Actionable Insights for Leaders
If you are looking to apply the Fred Smith playbook to your own career or business, don't go to Vegas with your payroll money. That’s the wrong lesson.
Instead, look at these three things:
- The Hub-and-Spoke Mindset: Look for inefficiencies in your current industry. Are you moving "packages" (or data, or tasks) in a straight line when a centralized hub would be more efficient?
- Skin in the Game: Smith put his entire $4 million inheritance into the company. He didn't just play with other people's money. When you believe in an idea, you have to be the first one to take the risk.
- The "Omen" Mentality: Sometimes, you just need a small win to keep the momentum going. In Smith's case, it was a blackjack hand. In your case, it might be a small pilot program or a single happy client. Use that momentum to pitch the bigger players.

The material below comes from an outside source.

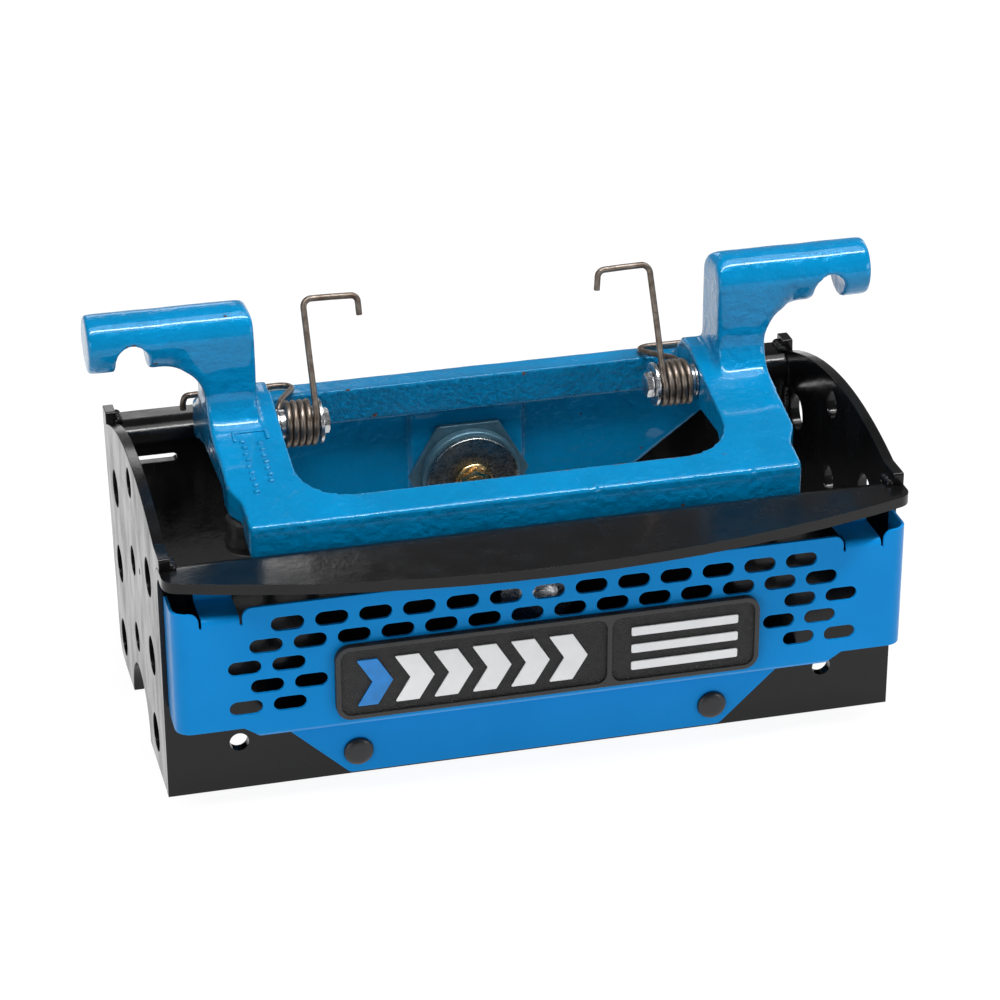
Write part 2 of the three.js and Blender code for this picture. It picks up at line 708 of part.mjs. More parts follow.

Fred Smith stepped down as CEO in 2022, handing the reins to Raj Subramaniam, but his influence is everywhere. He turned a "C" grade idea into a $60 billion+ net worth enterprise by being just "crazy" enough to believe that a package could get from Memphis to Tokyo in 24 hours.
Next Steps for You:
Take a look at your own business operations. Are you prioritizing the "information" about your service as much as the service itself? If not, you’re leaving half the value on the table. Study the 1977 Air Cargo Deregulation Act to see how Smith used policy to create his own market—it's a masterclass in long-term strategy.